KEBT
- Lost Hills, California; United States;
- Broadcast area: Bakersfield, California
- Frequency: 96.9 MHz
- Branding: La Caliente 96.9

Programming
- Format: Regional Mexican

Ownership
- Owner: American General Media
- Sister stations: KERN, KGEO, KGFM, KISV, KKXX-FM

History
- First air date: 1990
- Former call signs: KWQH (1990–2001); KLRM (2001–2006);
- Call sign meaning: "Beat" (previous branding)

Technical information
- Licensing authority: FCC
- Facility ID: 11622
- Class: B1
- ERP: 15,500 watts
- HAAT: 126 meters (413 ft)
- Transmitter coordinates: 35°19′40″N 119°42′58″W﻿ / ﻿35.32778°N 119.71611°W

Links
- Public license information: Public file; LMS;
- Webcast: Listen live
- Website: 969lacaliente.com

= KEBT =

Radio station in Lost Hills–Bakersfield, California

KEBT (96.9 FM, "La Caliente 96.9") is a radio station licensed to Lost Hills, California, United States. The station is owned by American General Media of California. The station airs a Regional Mexican music format.
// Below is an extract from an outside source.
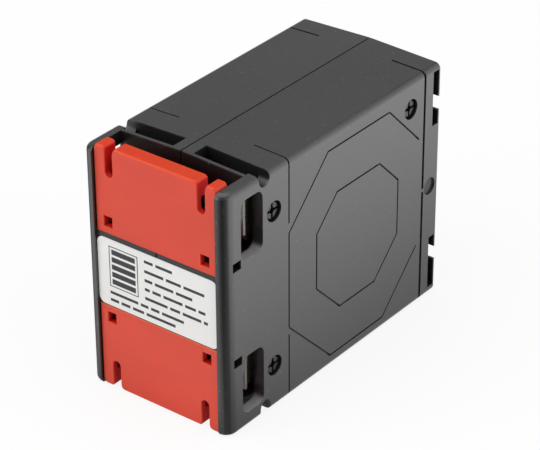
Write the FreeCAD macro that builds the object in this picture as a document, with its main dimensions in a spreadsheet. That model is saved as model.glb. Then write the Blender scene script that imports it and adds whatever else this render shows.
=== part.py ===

Its studios are located at the Easton Business Complex in southwest Bakersfield, and its transmitter is located west of McKittrick, California.

==History==

The station was assigned the KEBT call letters by the Federal Communications Commission on May 22, 2006. On May 30, 2006, KEBT began its broadcast in Bakersfield with a Rhythmic/Old School format. The station was known as 96.9 The Beat.

On September 27, 2007, the station changed programming formats and is now a Regional Mexican station known as La Caliente 96.9.

==Programming==
Programming on this station includes El Piolin on mornings, Eriko al Mediodia and El Show Del Cascabel on afternoons.